Key words- Generic Power Management Unit, Hardware Bus Monitoring Unit, System On Chip.

  1. INTRODUCTION

    Power Management consists of a set of heterogeneous tasks. They are power gating, clock gating, reset and clock management, oscillator, PLL and clock generator control, monitoring of power events, management of advanced policies such as DVS,DFS,ABB and AVS. Monitoring of environmental changes are also done. The aim of this project is to design an efficient Hardware Bus Monitoring Unit (HBMU) for Generic Power Management Unit (GPMU) in SoC.

    As the name indicates HBMU is a unit which monitors the different transaction and contention events occurring in a SoC. These values will be given to PMU or CGU to take necessary actions which is required for the low power consumption of SoC.

  2. GENERIC POWER MANAGEMENT UNIT(GPMU) The following block diagram Fig 1 shows the functional level description of GPMU.

    Fig 1 GPMU

    The various sub blocks present in the GPMU are System work load estimator and monitor, Hardware Bus monitor, Hardware Process monitor, Adaptive Power Controller and RGU/CGU.

    1. System Work Load Estimator And Monitor

      It will estimate or monitor the system workload to generate a performance request. For monitoring open loop or closed loop implementation of power management scheme are used. In open loop, static approach is used. Lookup table approach is used typically. Closed loop is suitable for dynamic power mangement.

    2. Hardware Bus Monitor

      Bus transaction events and bus contention events are measured using Bus Monitors (BM).It consists of Master ports and Slave ports connected to system. Each master port and slave port are connected to the BM using distributors. This is done in order to reduce the number of BM. Latency and bandwidth are the typical parameters measured. These parameters will be send to PMU and CGU(under software control).

      Fig 2 Hardware Bus Monitor

    3. Hardware Process Monitor

      It will monitor the processes in the SoC and these values will be send to the PMU. Using the values present in the power look up table present inside the PMU, the power supply is varied and given to the SoC so that power is efficiently used and wastage is reduced.

      Process Monitor

      PMU

      (Power Look up Table)

      SoC

      Power Supply

      Fig 3 Hardware Process Monitor

    4. Adaptive Power Controller

      It consists of DVS, ABB, DFS, AVS. Different applications that run on a processor may have varying performance requirements. These applications can be effectively run at different voltages in various modes of the chip operation. Appropriate voltage can determined through a frequencybased voltage lookup table. PMIC can be directed by the power controller to provide the appropriate supply. Levelshifters are needed on signals that cross voltage boundaries. Levelshifters adapt to shifting from a scaled island scenario to a fixed voltage level or from a fixed voltage level to a scaled scenario. DVS is also known as dynamic voltage and frequency scaling (DVFS).

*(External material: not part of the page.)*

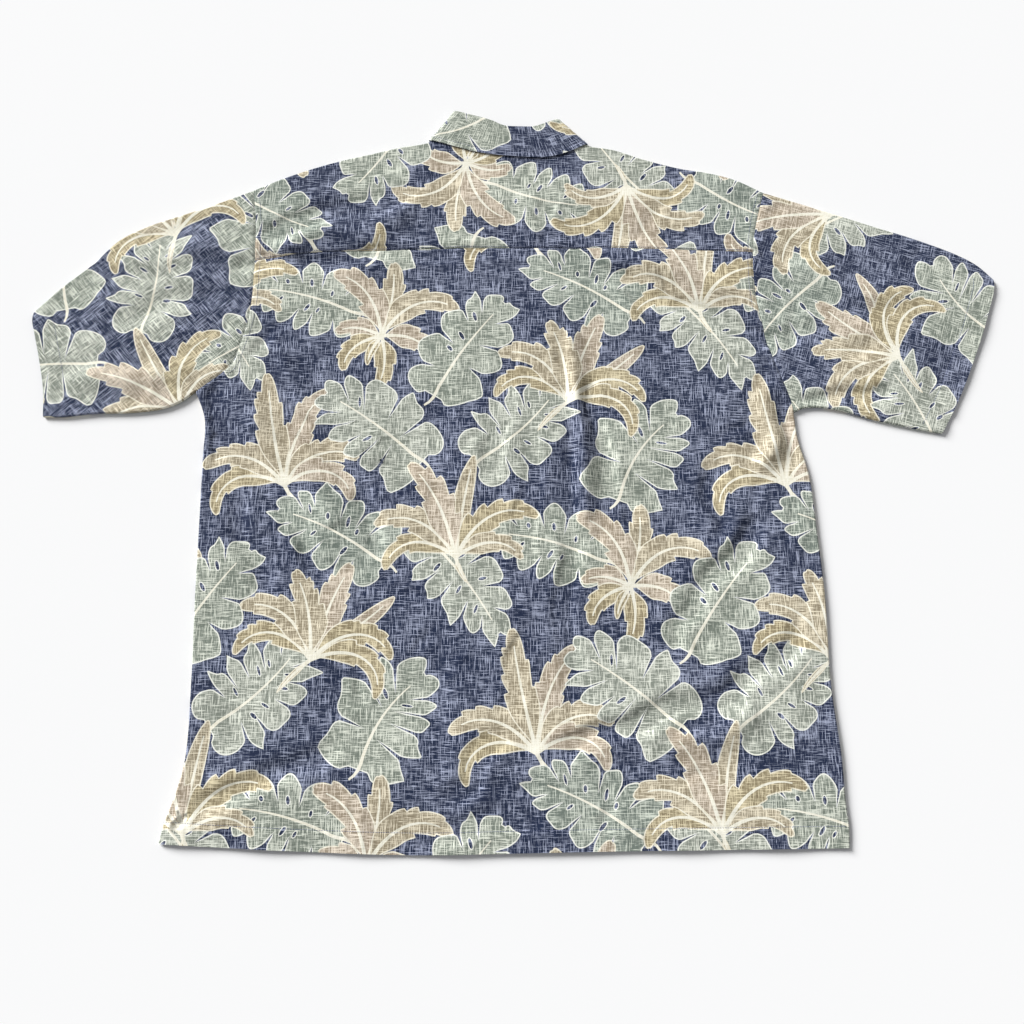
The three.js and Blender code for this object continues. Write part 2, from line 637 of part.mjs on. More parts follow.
function makeCollar() {
  const towards = (parts, others, distance) =>
    parts.map((line, p) =>
      line.map((point, i) => add(point, scale(unit(subtract(others[p][i], point)), distance))),
    );
  const standFold = towards(foldParts, neckParts, COLLAR.standInset);
  const standNeck = towards(neckParts, foldParts, SEAM_GAP);
  return [
    makeCollarPiece("collar_fall", foldParts, edgeParts, 0, BACK_TOP + LAYER, 0),
    makeCollarPiece("collar_stand", standFold, standNeck, LAYER, BACK_TOP, LAYER),
  ];
}

// A sewn-through button, its dished face on the surface.
function makeButton(number) {
  const { radius, thick, rim, dish, sides } = BUTTON;
  const profile = [
    [0, dish],
    [radius - 2 * rim, dish],
    [radius - rim, 0],
    [radius, thick / 2],
    [radius - rim / 2, thick],
    [0, thick],
  ].map(([r, z]) => new THREE.Vector2(r, z));
  const geometry = new THREE.LatheGeometry(profile, sides);
  const button = new THREE.Mesh(geometry, buttonPlastic);
  button.name = `button_${number}`;
  button.rotation.x = Math.PI / 2;
  button.position.set(BAND.x, BUTTON.firstY - BUTTON.pitch * (number - 1), 0);
  return button;
}

const shirt = new THREE.Group();
shirt.name = "aloha_shirt";
shirt.add(makeBack(), makeYoke());
for (const side of ["left", "right"]) {
  shirt.add(makeFront(side), makeSleeve(side));
}
shirt.add(...makeCollar());
for (let number = 1; number <= BUTTON.count; number++) {
  shirt.add(makeButton(number));
}
shirt.position.set(-MIDDLE.x, -MIDDLE.y, 0);

export default shirt;
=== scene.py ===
# %% [markdown]
# # A wide aloha shirt, laid flat on its front
# The shirt lies with its back up and its collar to the top. Every panel is a thin sheet of printed
# cotton with a real front side, a wrong side and an edge, laid on the layers that it covers.
# All drawing numbers are millimetres on the laid shirt: x to the right, y towards the collar, z up.

# %% Load the measured frame
import math

import bpy
import numpy as np
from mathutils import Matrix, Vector
from mathutils.geometry import delaunay_2d_cdt


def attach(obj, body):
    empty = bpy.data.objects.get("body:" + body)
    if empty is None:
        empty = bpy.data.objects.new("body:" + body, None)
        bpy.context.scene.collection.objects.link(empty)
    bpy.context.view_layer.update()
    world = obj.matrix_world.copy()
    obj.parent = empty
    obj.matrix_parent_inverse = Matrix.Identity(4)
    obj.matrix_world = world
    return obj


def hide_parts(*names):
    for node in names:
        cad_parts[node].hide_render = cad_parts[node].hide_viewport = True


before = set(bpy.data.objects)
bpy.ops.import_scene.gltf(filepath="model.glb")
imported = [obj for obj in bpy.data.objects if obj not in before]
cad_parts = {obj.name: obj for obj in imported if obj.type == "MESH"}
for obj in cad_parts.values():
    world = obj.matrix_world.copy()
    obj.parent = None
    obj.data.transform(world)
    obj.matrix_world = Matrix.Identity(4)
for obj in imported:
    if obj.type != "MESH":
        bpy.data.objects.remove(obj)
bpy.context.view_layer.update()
MM = 0.001
MIDDLE = np.array([4.0, 67.5])
print("pieces of the frame:", len(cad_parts))

# %% [markdown]
# ## The cut
# A shirt maker describes a panel by where its edges pass certain places: underarm, chest, hem. The same
# places are used here, a row each. They could be drawn in a sketch, but a table keeps every
# measure readable, and the neighbours of a seam read the same row, so they can't drift apart.

# %% The outline of the laid shirt
BODY = {
    "left": [(-362, 140), (-350, 108), (-349, 60), (-348, -20), (-347, -100), (-345, -185), (-346, -268),
             (-354, -305), (-363, -332), (-368, -354)],
    "right": [(321, 115), (324, 84), (334, 42), (339, -25), (343, -100), (343, -190), (349, -265),
              (350, -310), (352, -336), (351, -358)],
}
ARMHOLE = {
    "left": [(-310, 394), (-305, 355), (-304, 304), (-304, 258), (-311, 211), (-326, 171), (-345, 154),
             (-362, 140)],
    "right": [(301, 391), (289, 345), (284, 313), (285, 260), (296, 198), (309, 158), (318, 132),
              (321, 115)],
}
YOKE_ROW = 2
SHOULDER = {
    "left": [(-310, 394), (-277, 409), (-240, 423), (-208, 433), (-172, 442), (-136, 451), (-112, 455),
             (-101, 458), (-98.5, 461)],
    "right": [(301, 391), (268, 408), (237, 417), (203, 423), (160, 435), (122, 448), (98, 452),
              (91, 454.5), (88, 457.5)],
}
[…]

      Active back bias (ABB) voltage, applied to wells of NMOS and PMOS transistors, is used to set the threshold voltages and leakage currents precisely in order to improve speed and at the same time control device subthreshold leakage. The active back bias applies a voltage to the well of devices and this voltage can be generated by a PMIC. If the leakage increases with age, temperature, or other conditions, changes in bias supply can be used to compensate. Compensation is required for process variations also; ABB is likely to become a necessity at 45nm and below.

      Dynamic Frequency Scaling as the name indicates the frequency is varied in order to speed up or speed down the processor depending upon the situation.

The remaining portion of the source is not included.